I would prolly also get some ghost shrimp or something to put in the bucket that would pick off alot of the dying stuff... be careful though the ammount of death will cause a huge ammonia spike so i would say even like 10% daily water changes might be a good idea till the decay has slowed...

and im not sure about about what effect this rock will have on your water... i would assume your ph will rise quite a bit...

bit of a waste in LR... i would sell it for like $4 a poound and use that money to buy base rock...

-me


----------



## fish4fish (Jan 18, 2008)

yeh i sold off 34 lb of rocks for $2 every lb
but these rocks were the best looking and im planning on makin my tank a pirate seen so these rocks look perfect for it.
So far i have had them in the bucket for about 16hours and im planning on rinsing/scrubbing them then put em in a warm water bucket for about another day. I was just wondering if there were other special instructions. So like u said im gonna be doing daily water changes for about a week after i place them in just in case (freshwater is so much easyer then salt) xD

Thanks for ur help.


----------



## SueM (Jan 23, 2004)

Yes, after you wash & scrub, let them air dry for 48 hours, you will be able to smell any remaining decay.


----------



## Ricker (Nov 23, 2007)

Come one don't do that to live rock. Go buy some dead rock at your LFS. Just give away/sell the live rock.


----------



## Guest (Jan 19, 2008)

I agree that its such a terrible waste to just kill off perfectly good liverock.
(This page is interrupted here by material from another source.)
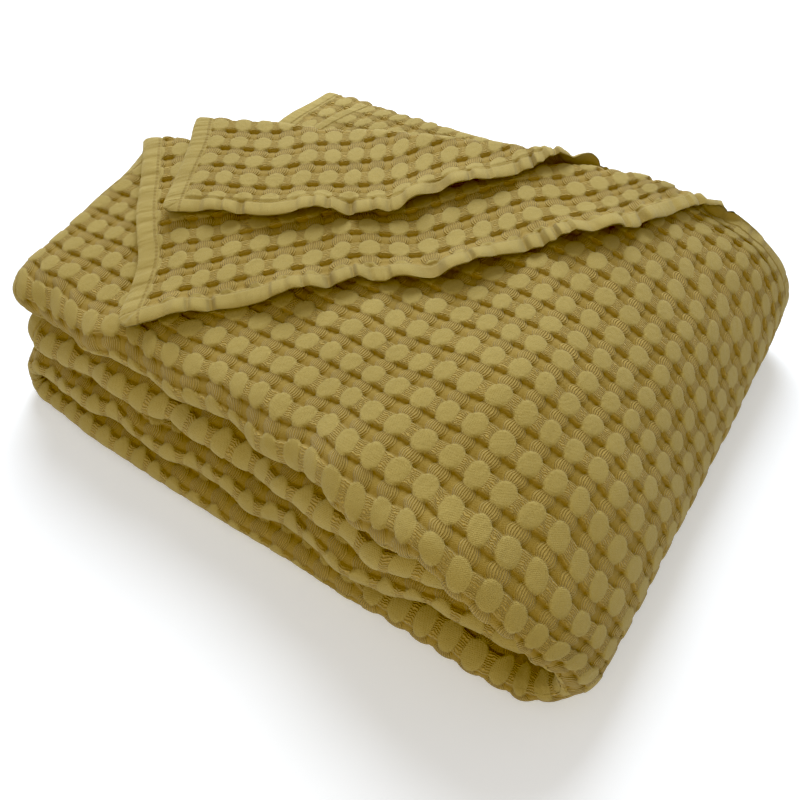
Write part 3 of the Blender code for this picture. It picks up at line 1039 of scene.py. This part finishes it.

Anyway, it makes terrible freshwater rock as it will take a long time for everything to die off, even after soaking it for days. This will lead to a LOT of problems in a freshwater tank, not to mention the lasting problems it can create in water quality. Why go to all of the trouble of killing things off just to have it potentially create more problems when you can sell your liverock for a substantial amount of money and buy already dead (base) rock?


----------



## Ricker (Nov 23, 2007)

Once again agree. There was some one on a diff forum he tried the same thing. It took 3 months to get his tank water in to good conditions. Just please go buy base rock .


----------



## fish4fish (Jan 18, 2008)

oh alright, if you guys put it like that...
*how much are base rocks nowadays, i havent seen them in the petstore*...or jusst not looking hard enough

lol they've been sitting in freshwater for 2(?) days now, i wonder if the lfs will notice...

bold is question (lawl)

oh and i moved my 2 albino tigerbarbs and 2 longfinned danio into the tank to help(?) cycle and 1 barb and both danio died...i also moved the water from the old 10 gallon tank and the substrate into the 55 gallon to help(?) it cycle [all this same day as movin the fish into tank]... Any clues about what im doing wrong?...oh and i did not buy the water test kit yet...getting it tomrow(woops) and also some plants

?=question/HELPplz


----------